Most annual shareholder meetings are fairly pointless, but two held last week showed they can still deliver value.

IT has become almost accepted wisdom that value of annual general meetings has passed its use-by date, or at the very least the format is in need of major reform.

In an era of continuous disclosure and instant communication, it is extremely rare to actually learn anything new at an AGM.

Instead they are usually platforms for dull and predictable presentations by company directors and set-piece speeches by shareholder activists.

In most cases these days, the main point of interest is whether shareholders will lodge a protest by voting against the remuneration report, and whether that vote will be above the 25 per cent level that constitutes a ‘strike’.

Against that backdrop, two very different annual meetings held last week were noteworthy.

Fortescue Metals Group hosted a bright and breezy meeting that delivered value, mostly because of commentary and discussion - and, notably, entertaining comments - that went beyond the mandated format.

Chairman Andrew Forrest used his opening address to talk about the regime change that occurred in China last week, rather than just rehashing the year that was.

He spoke from the heart when praising the contribution of long serving director Graeme Rowley, and entertained the audience by calling for a mock vote on whether Mr Rowley should continue on the board.

Mr Forrest also threw in a few one-liners, such as declaring “welcome to democracy” after Chinese director Cao Huiquan was elected to the board.

Managing director Nev Power delivered an update on the company’s operations, but did so in a concise and forward-looking manner.

Mr Forrest kept things moving at a brisk pace during the formal part of the meeting. Instead of reading each resolution in full, he dispensed with the long-winded legalese by displaying the resolutions on the screens.

The finale was Mr Forrest’s put-down of the Australian Shareholders’ Association.
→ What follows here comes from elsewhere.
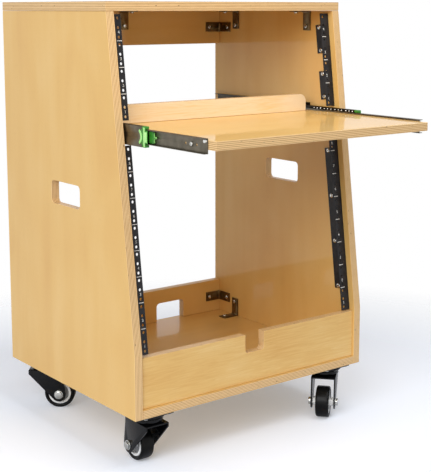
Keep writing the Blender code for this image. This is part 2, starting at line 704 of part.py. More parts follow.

While most chairmen are deferential to the ASA - sometimes overly so - Mr Forrest sarcastically described it as a “grandly-named volunteer organisation”.

He proceeded to lecture the ASA rep, and expressed particular disappointment at the ASA’s practice of lodging proxy votes before meeting with company directors; himself included.

It was a very different story at agribusiness investment manager TFS Corp’s annual meeting.

The ASA was nowhere to be seen, but there were many well-informed and articulate shareholders who had plenty of probing questions to put to the board.

TFS has experienced a tumultuous year, with directors coming and going at a great rate, and company founder and chief executive Frank Wilson returning to the board as executive chairman.

Mr Wilson had a lot of answering to do, from shareholders who wanted to know more about the company’s disclosure standards - including a hitherto unconfirmed takeover approach from a private equity fund - its corporate governance practices, and the condition of its sandalwood plantations.

The meeting included some very pointed exchanges about the definition of independent directors.

The critics questioned the independence of three directors: Stephen Atkinson, who was Mr Wilson’s business partner at law firm Wilson & Atkinson; Julius Matthys, who was best man at Mr Wilson’s wedding; and Adam Gilchrist, who was a director of a company that had provided marketing services to TFS.

The meeting was told that all three complied with the ASX’s corporate governance guidelines, because friendship was not a relevant factor and none had business dealings within the past two years.

Shareholders were left to make their own judgement.

Similarly, Mr Wilson defended the board’s failure to disclose the private equity takeover proposal.

The critics included a group, led by former director Brett Myles, that wanted to oust most of the current directors; but his was by no means the only dissenting voice.

The result was a thorough grilling for Mr Wilson, who didn’t always satisfy the critics, but to his credit allowed the questioning to continue for as long as shareholders were raising their hands.

Nobody got everything they wanted from the meeting, but all of the people in attendance would have left with a much better understanding of what is going on.